Since the time of the proposed rule, FDA has received 2 letters, one from a large blood center and the other from an association representing the blood center industry, and has held several meetings to discuss the implications of the regulations on blood centers that distribute blood derivative products and provide health care as a service to the hospitals and patients they serve. The blood center industry asserts that the regulations and, particularly the definition of “health care entity,” will severely inhibit their ability to provide full service care to the detriment of client hospitals and the patients they serve, and may disrupt the distribution of these products to the public. The agency has also received a letter from a member of Congress on this issue. Although the agency was aware of this issue at the time the final rule was published, we believed that application of § 203.3(q) to blood centers would not result in a disruption in the distribution of blood derivative products. However, comments and information provided by representatives of the blood center industry have persuaded us that the final rule could disrupt the availability of blood derivative products to the public.

C. Partial Delay of the Effective Date

Based on the concerns expressed by industry, industry associations, and Congress about implementing §§ 203.3(u) and 203.50 by the December 4, 2000, effective date, the agency has decided to delay the effective date for those sections of the final rule until October 1, 2001. Additionally, the agency has decided to delay the applicability of § 203.3(q) to wholesale distribution of blood derivatives by health care entities, until October 1, 2001. All other provisions of the rule will become effective on December 4, 2000. This action should not be construed to indicate that FDA necessarily agrees with or has made decisions about the substantive arguments made in the petitions and other submissions related to implementation of §§ 203.3(u) and 203.50 or § 203.3(q), as it applies to wholesale distribution of blood derivatives by health care entities.

III. Reopening of the Administrative Record

The agency believes that providing additional time before these are to become effective is appropriate to permit the agency to obtain more information about the possible consequences of implementing these provisions, to further evaluate the issues involved, and to seek a legislative resolution to these issues, if necessary. Therefore, the agency is reopening the administrative record to receive additional comments on these provisions from interested individuals. Regarding §§ 203.3(u) and 203.50, the agency is especially interested in gaining further insight into the potential impact of the provisions on the wholesale distribution system generally, and on the ability of smaller pharmacies and other prescription drug retailers to obtain prescription drugs. In addition, the agency is seeking comments on the potential economic impact of the provisions on smaller wholesale distributors that are not authorized distributors of record. Regarding § 203.3(q), the agency also invites comment on the economic and public health impact of including full service blood centers under the definition of “health care entity,” thereby prohibiting the wholesale distribution of blood derived products by such entities.
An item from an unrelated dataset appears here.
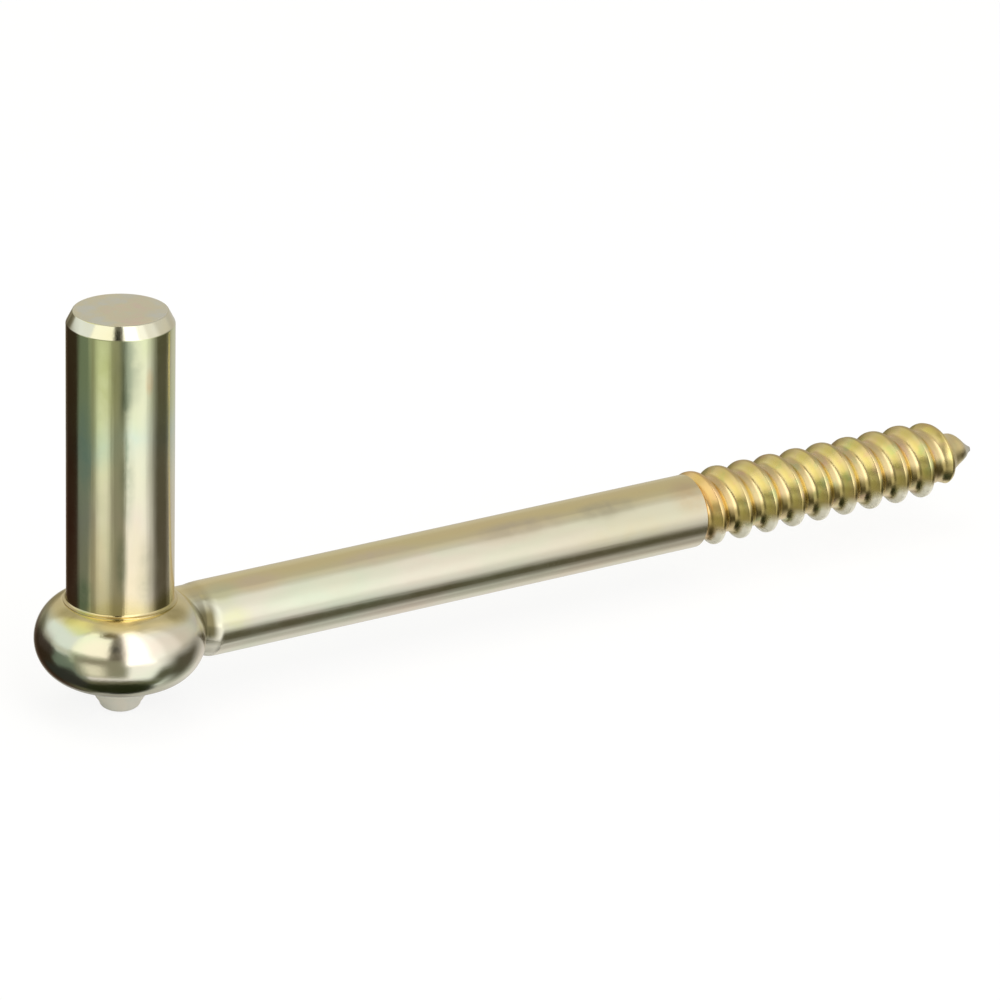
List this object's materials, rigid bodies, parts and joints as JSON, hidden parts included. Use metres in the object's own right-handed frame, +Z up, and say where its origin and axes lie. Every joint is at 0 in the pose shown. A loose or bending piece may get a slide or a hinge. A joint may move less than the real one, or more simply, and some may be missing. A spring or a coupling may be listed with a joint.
{
  "type": "screw-in hinge pin",
  "caption": "Plain upright hinge pin riveted through the ball head of a heavy wood screw, with a chamfered top, a necked ball, a smooth shank and a coarse thread to a point.",
  "frame": {"origin": "on the pin's axis, where its straight side begins above the flared foot", "axes": "+Z up along the hinge pin, +X along the screw to its point"},
  "size_m": [0.1688, 0.0256, 0.0628],
  "materials": {
    "pin_plating": "yellow chromate over bright zinc, polished",
    "screw_plating": "yellow chromate over zinc, satin"
  },
  "bodies": {
    "root": {"hinge_pin": "pin_plating", "screw_shank": "screw_plating"}
  },
  "joints": []
}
Interested persons may submit to the Dockets Management Branch (HFA-305), Food and Drug Administration, 5630 Fishers Lane, rm. 1061, Rockville, MD 20852, written comments regarding this proposal by July 3, 2000. Two copies of any comments are to be submitted, except that individuals may submit one copy. Comments are to be identified with the docket number found in brackets in the heading of this document. Received comments may be seen in the Dockets Management Branch between 9 a.m. and 4 p.m., Monday through Friday.

This action is being taken under FDA's authority under 21 CFR 10.35(a). The Commissioner of Food and Drugs finds that this delay of the effective date is in the public interest.

Dated: April 26, 2000.

Margaret M. Dotzel,

Acting Associate Commissioner for Policy.